Tarq0n · on Feb 24, 2021

Differential privacy if I understand correctly has an upper limit on how many analyses can be performed before there is a privacy risk and the data must be destroyed. For official statistics and scientific research this is often not an acceptable tradeoff.

georgefox · on Feb 24, 2021

Releasing any data or statistic based on sensitive data--even once--bears a privacy risk. The primary purpose of differential privacy is to quantify that risk, both for a single release of data and over many releases of data.

As for the number of analyses you can run, that depends on what you mean. You're right that differential privacy won't allow you to set up a database of _confidential data_ that can be arbitrarily queried infinitely many times with any meaningful privacy guarantee, but this is in no way unique to differential privacy.

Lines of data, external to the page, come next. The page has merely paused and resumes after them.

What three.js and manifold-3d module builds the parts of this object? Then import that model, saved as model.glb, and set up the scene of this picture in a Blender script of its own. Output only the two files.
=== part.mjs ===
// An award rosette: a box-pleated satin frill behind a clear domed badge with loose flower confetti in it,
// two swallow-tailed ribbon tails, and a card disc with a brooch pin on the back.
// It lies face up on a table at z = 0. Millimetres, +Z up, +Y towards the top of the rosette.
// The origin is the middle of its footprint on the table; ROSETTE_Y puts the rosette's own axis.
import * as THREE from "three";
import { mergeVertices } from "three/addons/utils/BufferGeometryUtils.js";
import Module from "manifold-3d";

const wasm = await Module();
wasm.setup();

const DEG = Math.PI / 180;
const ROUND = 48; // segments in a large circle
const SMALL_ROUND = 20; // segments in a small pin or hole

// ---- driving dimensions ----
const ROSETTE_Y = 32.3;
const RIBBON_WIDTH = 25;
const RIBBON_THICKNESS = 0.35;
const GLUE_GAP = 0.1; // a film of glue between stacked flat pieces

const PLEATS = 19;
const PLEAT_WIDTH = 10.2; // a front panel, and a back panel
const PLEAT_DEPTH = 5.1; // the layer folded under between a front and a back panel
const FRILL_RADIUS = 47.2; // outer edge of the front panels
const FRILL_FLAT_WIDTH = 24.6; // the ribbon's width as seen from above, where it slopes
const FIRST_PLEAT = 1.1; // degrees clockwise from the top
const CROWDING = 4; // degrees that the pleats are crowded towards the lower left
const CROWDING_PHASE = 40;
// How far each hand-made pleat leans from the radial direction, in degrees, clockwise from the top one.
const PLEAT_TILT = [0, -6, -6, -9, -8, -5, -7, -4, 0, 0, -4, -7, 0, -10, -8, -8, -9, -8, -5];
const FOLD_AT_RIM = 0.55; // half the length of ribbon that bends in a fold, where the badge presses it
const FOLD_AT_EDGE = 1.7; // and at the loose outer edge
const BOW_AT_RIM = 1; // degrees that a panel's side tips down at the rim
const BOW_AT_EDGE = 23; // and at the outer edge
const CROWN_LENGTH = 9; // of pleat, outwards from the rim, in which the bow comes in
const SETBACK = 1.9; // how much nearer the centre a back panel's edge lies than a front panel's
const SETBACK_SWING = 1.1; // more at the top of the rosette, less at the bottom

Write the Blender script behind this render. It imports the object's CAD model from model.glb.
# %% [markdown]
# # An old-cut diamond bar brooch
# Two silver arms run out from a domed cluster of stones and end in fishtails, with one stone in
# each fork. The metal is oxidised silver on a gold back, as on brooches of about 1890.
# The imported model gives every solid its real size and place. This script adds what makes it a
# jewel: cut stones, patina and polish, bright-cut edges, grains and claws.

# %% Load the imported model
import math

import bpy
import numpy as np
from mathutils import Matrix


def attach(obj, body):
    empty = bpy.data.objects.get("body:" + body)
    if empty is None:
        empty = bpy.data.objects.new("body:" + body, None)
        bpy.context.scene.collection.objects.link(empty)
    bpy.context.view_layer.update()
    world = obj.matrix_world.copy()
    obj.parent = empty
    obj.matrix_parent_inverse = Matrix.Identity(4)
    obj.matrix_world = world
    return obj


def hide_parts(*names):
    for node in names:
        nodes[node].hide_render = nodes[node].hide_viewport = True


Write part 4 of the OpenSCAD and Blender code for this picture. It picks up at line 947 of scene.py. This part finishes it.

What you can do with differential privacy is release noisy statistics once and let researchers use those statistics for arbitrarily many analyses. This is what the 2020 US Census is doing, for example.

dp_throw · on Feb 24, 2021

Just to add to the nice responses from lomereiter and georgefox, I think the common response to

> For official statistics and scientific research this is often not an acceptable tradeoff

is that differential privacy is the best known method for rigorously accounting for privacy risks. It's possible to argue that differential privacy is too strong (and plenty of people have), but to the best of my knowledge, systems that say "you don't need DP - we'll answer lots of database queries without DP and still prevent deanonymization" usually end up getting broken. A good example of this is the (repeated) breaking of Diffix [1], a system that attempts to provide privacy without using differential privacy.

So differential privacy is, I think, a good starting point if privacy is critical to your application. It does not offer much guidance for when you should decide privacy is critical, or when the utility of an application outweighs the need for privacy.

For example, many social science researchers have criticized the US Census for using differential privacy in the 2020 census. It's consistent to say "it's way more important to have accurate counts for all of the decisions made using census data -- let's not try too hard to be private". It's also consistent to say "privacy is important, so we should use a rigorous notion like differential privacy". It's not consistent to say "private is important, but let's just use some heuristics and hope for the best", which is what the census had largely been doing until 2020.

[1] https://differentialprivacy.org/diffix-attack/

lomereiter · on Feb 24, 2021

This conundrum can be resolved by generating synthetic datasets resembling true data. The definition of differential privacy doesn't distinguish between algorithm output types, which can be a single number as well as a whole dataset. The algorithms get a lot more complicated, of course, and quantifying data utility isn't simple either.